Source data
--------------------------------
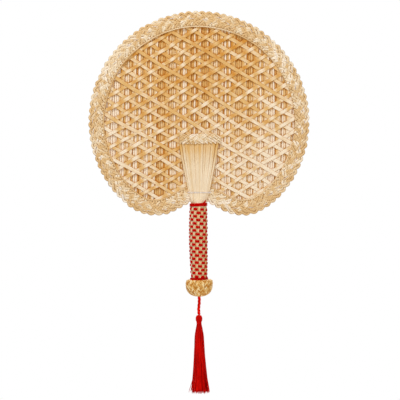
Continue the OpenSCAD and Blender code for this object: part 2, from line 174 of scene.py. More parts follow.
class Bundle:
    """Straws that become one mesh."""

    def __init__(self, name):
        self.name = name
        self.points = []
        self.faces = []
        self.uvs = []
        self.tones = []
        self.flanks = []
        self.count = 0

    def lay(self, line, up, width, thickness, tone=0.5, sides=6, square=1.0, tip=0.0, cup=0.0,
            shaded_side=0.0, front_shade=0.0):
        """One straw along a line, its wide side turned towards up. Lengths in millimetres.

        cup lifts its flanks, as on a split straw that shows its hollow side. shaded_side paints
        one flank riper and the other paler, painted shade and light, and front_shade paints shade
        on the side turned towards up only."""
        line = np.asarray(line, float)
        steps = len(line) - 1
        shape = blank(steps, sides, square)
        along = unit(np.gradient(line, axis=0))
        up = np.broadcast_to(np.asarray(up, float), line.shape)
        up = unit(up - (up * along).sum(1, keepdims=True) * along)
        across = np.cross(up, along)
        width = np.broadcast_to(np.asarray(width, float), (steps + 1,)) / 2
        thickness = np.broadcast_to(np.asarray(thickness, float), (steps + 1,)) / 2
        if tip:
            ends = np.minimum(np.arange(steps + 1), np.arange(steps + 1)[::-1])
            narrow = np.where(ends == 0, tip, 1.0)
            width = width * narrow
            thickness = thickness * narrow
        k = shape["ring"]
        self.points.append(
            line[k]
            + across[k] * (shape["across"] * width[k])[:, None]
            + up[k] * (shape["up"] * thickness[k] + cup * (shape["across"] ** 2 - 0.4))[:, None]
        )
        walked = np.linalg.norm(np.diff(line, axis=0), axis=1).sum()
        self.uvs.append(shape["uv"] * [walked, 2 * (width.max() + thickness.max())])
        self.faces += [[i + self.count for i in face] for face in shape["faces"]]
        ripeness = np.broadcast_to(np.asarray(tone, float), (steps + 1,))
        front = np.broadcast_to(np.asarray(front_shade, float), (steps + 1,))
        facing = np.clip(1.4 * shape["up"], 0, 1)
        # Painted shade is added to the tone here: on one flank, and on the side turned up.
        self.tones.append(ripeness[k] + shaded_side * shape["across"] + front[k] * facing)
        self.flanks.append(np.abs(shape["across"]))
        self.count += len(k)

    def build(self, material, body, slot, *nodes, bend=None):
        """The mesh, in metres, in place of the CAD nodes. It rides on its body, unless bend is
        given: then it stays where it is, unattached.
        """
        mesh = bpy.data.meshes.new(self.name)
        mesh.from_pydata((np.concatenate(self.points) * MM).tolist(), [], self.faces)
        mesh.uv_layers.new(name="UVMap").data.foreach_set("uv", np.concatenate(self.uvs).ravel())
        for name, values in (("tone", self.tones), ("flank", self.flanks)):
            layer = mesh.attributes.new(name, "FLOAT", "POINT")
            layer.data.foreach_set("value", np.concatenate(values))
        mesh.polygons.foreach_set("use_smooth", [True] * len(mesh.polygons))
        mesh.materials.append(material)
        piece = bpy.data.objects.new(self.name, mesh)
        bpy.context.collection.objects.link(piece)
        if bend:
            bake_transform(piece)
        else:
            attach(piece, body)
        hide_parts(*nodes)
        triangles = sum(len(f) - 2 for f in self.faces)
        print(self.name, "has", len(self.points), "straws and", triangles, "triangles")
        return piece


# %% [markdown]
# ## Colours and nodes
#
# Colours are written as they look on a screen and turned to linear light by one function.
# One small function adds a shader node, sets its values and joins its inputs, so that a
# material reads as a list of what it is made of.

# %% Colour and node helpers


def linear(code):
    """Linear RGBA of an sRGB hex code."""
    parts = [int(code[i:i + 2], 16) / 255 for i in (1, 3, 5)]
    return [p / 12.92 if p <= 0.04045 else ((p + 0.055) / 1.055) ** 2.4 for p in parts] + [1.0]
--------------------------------
Task
Set down all of the data above, word for word.

Solution for this task
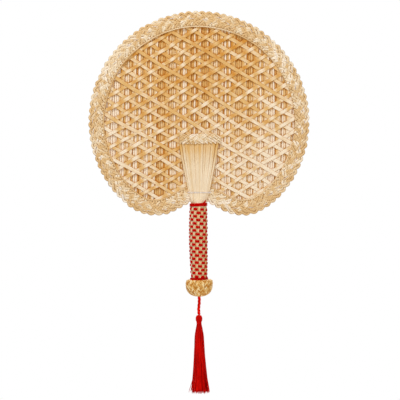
Continue the OpenSCAD and Blender code for this object: part 2, from line 174 of scene.py. More parts follow.
class Bundle:
    """Straws that become one mesh."""

    def __init__(self, name):
        self.name = name
        self.points = []
        self.faces = []
        self.uvs = []
        self.tones = []
        self.flanks = []
        self.count = 0

    def lay(self, line, up, width, thickness, tone=0.5, sides=6, square=1.0, tip=0.0, cup=0.0,
            shaded_side=0.0, front_shade=0.0):
        """One straw along a line, its wide side turned towards up. Lengths in millimetres.

        cup lifts its flanks, as on a split straw that shows its hollow side. shaded_side paints
        one flank riper and the other paler, painted shade and light, and front_shade paints shade
        on the side turned towards up only."""
        line = np.asarray(line, float)
        steps = len(line) - 1
        shape = blank(steps, sides, square)
        along = unit(np.gradient(line, axis=0))
        up = np.broadcast_to(np.asarray(up, float), line.shape)
        up = unit(up - (up * along).sum(1, keepdims=True) * along)
        across = np.cross(up, along)
        width = np.broadcast_to(np.asarray(width, float), (steps + 1,)) / 2
        thickness = np.broadcast_to(np.asarray(thickness, float), (steps + 1,)) / 2
        if tip:
            ends = np.minimum(np.arange(steps + 1), np.arange(steps + 1)[::-1])
            narrow = np.where(ends == 0, tip, 1.0)
            width = width * narrow
            thickness = thickness * narrow
        k = shape["ring"]
        self.points.append(
            line[k]
            + across[k] * (shape["across"] * width[k])[:, None]
            + up[k] * (shape["up"] * thickness[k] + cup * (shape["across"] ** 2 - 0.4))[:, None]
        )
        walked = np.linalg.norm(np.diff(line, axis=0), axis=1).sum()
        self.uvs.append(shape["uv"] * [walked, 2 * (width.max() + thickness.max())])
        self.faces += [[i + self.count for i in face] for face in shape["faces"]]
        ripeness = np.broadcast_to(np.asarray(tone, float), (steps + 1,))
        front = np.broadcast_to(np.asarray(front_shade, float), (steps + 1,))
        facing = np.clip(1.4 * shape["up"], 0, 1)
        # Painted shade is added to the tone here: on one flank, and on the side turned up.
        self.tones.append(ripeness[k] + shaded_side * shape["across"] + front[k] * facing)
        self.flanks.append(np.abs(shape["across"]))
        self.count += len(k)

    def build(self, material, body, slot, *nodes, bend=None):
        """The mesh, in metres, in place of the CAD nodes. It rides on its body, unless bend is
        given: then it stays where it is, unattached.
        """
        mesh = bpy.data.meshes.new(self.name)
        mesh.from_pydata((np.concatenate(self.points) * MM).tolist(), [], self.faces)
        mesh.uv_layers.new(name="UVMap").data.foreach_set("uv", np.concatenate(self.uvs).ravel())
        for name, values in (("tone", self.tones), ("flank", self.flanks)):
            layer = mesh.attributes.new(name, "FLOAT", "POINT")
            layer.data.foreach_set("value", np.concatenate(values))
        mesh.polygons.foreach_set("use_smooth", [True] * len(mesh.polygons))
        mesh.materials.append(material)
        piece = bpy.data.objects.new(self.name, mesh)
        bpy.context.collection.objects.link(piece)
        if bend:
            bake_transform(piece)
        else:
            attach(piece, body)
        hide_parts(*nodes)
        triangles = sum(len(f) - 2 for f in self.faces)
        print(self.name, "has", len(self.points), "straws and", triangles, "triangles")
        return piece


# %% [markdown]
# ## Colours and nodes
#
# Colours are written as they look on a screen and turned to linear light by one function.
# One small function adds a shader node, sets its values and joins its inputs, so that a
# material reads as a list of what it is made of.

# %% Colour and node helpers


def linear(code):
    """Linear RGBA of an sRGB hex code."""
    parts = [int(code[i:i + 2], 16) / 255 for i in (1, 3, 5)]
    return [p / 12.92 if p <= 0.04045 else ((p + 0.055) / 1.055) ** 2.4 for p in parts] + [1.0]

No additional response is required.